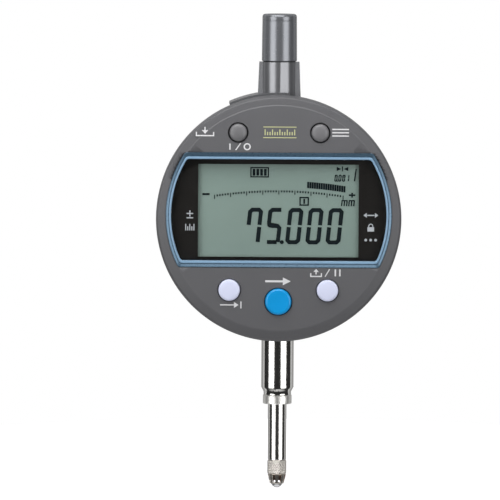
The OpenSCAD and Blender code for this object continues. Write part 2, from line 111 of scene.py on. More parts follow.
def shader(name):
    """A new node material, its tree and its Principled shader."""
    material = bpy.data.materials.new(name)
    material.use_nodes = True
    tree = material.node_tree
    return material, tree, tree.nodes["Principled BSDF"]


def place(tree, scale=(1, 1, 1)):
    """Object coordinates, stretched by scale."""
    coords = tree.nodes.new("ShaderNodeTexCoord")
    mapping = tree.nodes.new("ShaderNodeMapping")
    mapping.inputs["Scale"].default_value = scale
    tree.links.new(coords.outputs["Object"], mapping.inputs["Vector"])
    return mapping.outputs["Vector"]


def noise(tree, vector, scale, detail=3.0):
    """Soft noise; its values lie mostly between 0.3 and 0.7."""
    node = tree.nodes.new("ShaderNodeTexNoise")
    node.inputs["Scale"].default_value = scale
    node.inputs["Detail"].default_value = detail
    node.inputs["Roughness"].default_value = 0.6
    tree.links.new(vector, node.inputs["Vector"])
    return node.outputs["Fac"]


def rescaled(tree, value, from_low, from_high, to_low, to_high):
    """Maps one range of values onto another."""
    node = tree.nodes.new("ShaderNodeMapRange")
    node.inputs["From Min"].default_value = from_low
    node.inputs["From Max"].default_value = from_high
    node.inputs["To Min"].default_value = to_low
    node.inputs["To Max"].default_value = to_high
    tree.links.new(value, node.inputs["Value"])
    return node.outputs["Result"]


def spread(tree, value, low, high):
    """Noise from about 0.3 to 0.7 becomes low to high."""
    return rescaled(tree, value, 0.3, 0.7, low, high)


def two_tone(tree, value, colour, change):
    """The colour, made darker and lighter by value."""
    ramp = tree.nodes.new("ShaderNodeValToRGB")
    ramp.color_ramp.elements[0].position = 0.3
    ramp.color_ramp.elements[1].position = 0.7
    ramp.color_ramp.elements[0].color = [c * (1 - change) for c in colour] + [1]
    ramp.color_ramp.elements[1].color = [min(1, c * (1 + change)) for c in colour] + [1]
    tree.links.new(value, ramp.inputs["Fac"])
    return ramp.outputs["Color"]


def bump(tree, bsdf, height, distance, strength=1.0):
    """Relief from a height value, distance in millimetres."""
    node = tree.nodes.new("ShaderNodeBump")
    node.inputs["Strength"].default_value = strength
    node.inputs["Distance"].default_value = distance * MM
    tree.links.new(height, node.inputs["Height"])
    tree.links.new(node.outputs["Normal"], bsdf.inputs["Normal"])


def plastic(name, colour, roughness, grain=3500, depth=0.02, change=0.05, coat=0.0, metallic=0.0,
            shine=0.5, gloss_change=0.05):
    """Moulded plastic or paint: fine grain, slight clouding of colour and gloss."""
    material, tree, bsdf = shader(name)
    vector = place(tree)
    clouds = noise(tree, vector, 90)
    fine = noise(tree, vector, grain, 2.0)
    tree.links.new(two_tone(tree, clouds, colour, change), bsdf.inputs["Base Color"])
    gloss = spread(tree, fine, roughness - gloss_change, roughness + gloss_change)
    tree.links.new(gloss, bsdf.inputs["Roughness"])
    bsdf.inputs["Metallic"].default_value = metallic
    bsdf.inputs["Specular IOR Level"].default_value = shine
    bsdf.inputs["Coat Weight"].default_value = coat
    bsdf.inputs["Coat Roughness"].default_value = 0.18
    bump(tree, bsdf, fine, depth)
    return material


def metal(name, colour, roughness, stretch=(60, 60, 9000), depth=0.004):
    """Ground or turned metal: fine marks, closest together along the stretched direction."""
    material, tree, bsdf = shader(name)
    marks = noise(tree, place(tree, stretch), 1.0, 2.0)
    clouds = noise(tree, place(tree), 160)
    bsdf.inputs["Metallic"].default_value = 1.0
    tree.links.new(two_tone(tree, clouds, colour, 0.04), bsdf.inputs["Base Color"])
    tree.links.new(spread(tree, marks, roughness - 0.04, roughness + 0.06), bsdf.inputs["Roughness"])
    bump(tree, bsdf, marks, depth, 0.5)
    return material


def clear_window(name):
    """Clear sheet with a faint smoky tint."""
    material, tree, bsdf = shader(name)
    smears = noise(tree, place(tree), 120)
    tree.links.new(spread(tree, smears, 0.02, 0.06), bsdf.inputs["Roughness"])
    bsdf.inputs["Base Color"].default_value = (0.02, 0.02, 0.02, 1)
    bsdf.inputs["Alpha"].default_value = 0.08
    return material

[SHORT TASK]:
Copy out the material word for word and line for line.

[SOLUTION]:
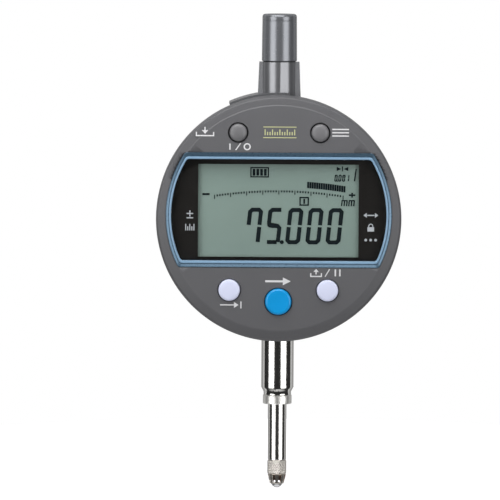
The OpenSCAD and Blender code for this object continues. Write part 2, from line 111 of scene.py on. More parts follow.
def shader(name):
    """A new node material, its tree and its Principled shader."""
    material = bpy.data.materials.new(name)
    material.use_nodes = True
    tree = material.node_tree
    return material, tree, tree.nodes["Principled BSDF"]


def place(tree, scale=(1, 1, 1)):
    """Object coordinates, stretched by scale."""
    coords = tree.nodes.new("ShaderNodeTexCoord")
    mapping = tree.nodes.new("ShaderNodeMapping")
    mapping.inputs["Scale"].default_value = scale
    tree.links.new(coords.outputs["Object"], mapping.inputs["Vector"])
    return mapping.outputs["Vector"]


def noise(tree, vector, scale, detail=3.0):
    """Soft noise; its values lie mostly between 0.3 and 0.7."""
    node = tree.nodes.new("ShaderNodeTexNoise")
    node.inputs["Scale"].default_value = scale
    node.inputs["Detail"].default_value = detail
    node.inputs["Roughness"].default_value = 0.6
    tree.links.new(vector, node.inputs["Vector"])
    return node.outputs["Fac"]


def rescaled(tree, value, from_low, from_high, to_low, to_high):
    """Maps one range of values onto another."""
    node = tree.nodes.new("ShaderNodeMapRange")
    node.inputs["From Min"].default_value = from_low
    node.inputs["From Max"].default_value = from_high
    node.inputs["To Min"].default_value = to_low
    node.inputs["To Max"].default_value = to_high
    tree.links.new(value, node.inputs["Value"])
    return node.outputs["Result"]


def spread(tree, value, low, high):
    """Noise from about 0.3 to 0.7 becomes low to high."""
    return rescaled(tree, value, 0.3, 0.7, low, high)


def two_tone(tree, value, colour, change):
    """The colour, made darker and lighter by value."""
    ramp = tree.nodes.new("ShaderNodeValToRGB")
    ramp.color_ramp.elements[0].position = 0.3
    ramp.color_ramp.elements[1].position = 0.7
    ramp.color_ramp.elements[0].color = [c * (1 - change) for c in colour] + [1]
    ramp.color_ramp.elements[1].color = [min(1, c * (1 + change)) for c in colour] + [1]
    tree.links.new(value, ramp.inputs["Fac"])
    return ramp.outputs["Color"]


def bump(tree, bsdf, height, distance, strength=1.0):
    """Relief from a height value, distance in millimetres."""
    node = tree.nodes.new("ShaderNodeBump")
    node.inputs["Strength"].default_value = strength
    node.inputs["Distance"].default_value = distance * MM
    tree.links.new(height, node.inputs["Height"])
    tree.links.new(node.outputs["Normal"], bsdf.inputs["Normal"])


def plastic(name, colour, roughness, grain=3500, depth=0.02, change=0.05, coat=0.0, metallic=0.0,
            shine=0.5, gloss_change=0.05):
    """Moulded plastic or paint: fine grain, slight clouding of colour and gloss."""
    material, tree, bsdf = shader(name)
    vector = place(tree)
    clouds = noise(tree, vector, 90)
    fine = noise(tree, vector, grain, 2.0)
    tree.links.new(two_tone(tree, clouds, colour, change), bsdf.inputs["Base Color"])
    gloss = spread(tree, fine, roughness - gloss_change, roughness + gloss_change)
    tree.links.new(gloss, bsdf.inputs["Roughness"])
    bsdf.inputs["Metallic"].default_value = metallic
    bsdf.inputs["Specular IOR Level"].default_value = shine
    bsdf.inputs["Coat Weight"].default_value = coat
    bsdf.inputs["Coat Roughness"].default_value = 0.18
    bump(tree, bsdf, fine, depth)
    return material


def metal(name, colour, roughness, stretch=(60, 60, 9000), depth=0.004):
    """Ground or turned metal: fine marks, closest together along the stretched direction."""
    material, tree, bsdf = shader(name)
    marks = noise(tree, place(tree, stretch), 1.0, 2.0)
    clouds = noise(tree, place(tree), 160)
    bsdf.inputs["Metallic"].default_value = 1.0
    tree.links.new(two_tone(tree, clouds, colour, 0.04), bsdf.inputs["Base Color"])
    tree.links.new(spread(tree, marks, roughness - 0.04, roughness + 0.06), bsdf.inputs["Roughness"])
    bump(tree, bsdf, marks, depth, 0.5)
    return material


def clear_window(name):
    """Clear sheet with a faint smoky tint."""
    material, tree, bsdf = shader(name)
    smears = noise(tree, place(tree), 120)
    tree.links.new(spread(tree, smears, 0.02, 0.06), bsdf.inputs["Roughness"])
    bsdf.inputs["Base Color"].default_value = (0.02, 0.02, 0.02, 1)
    bsdf.inputs["Alpha"].default_value = 0.08
    return material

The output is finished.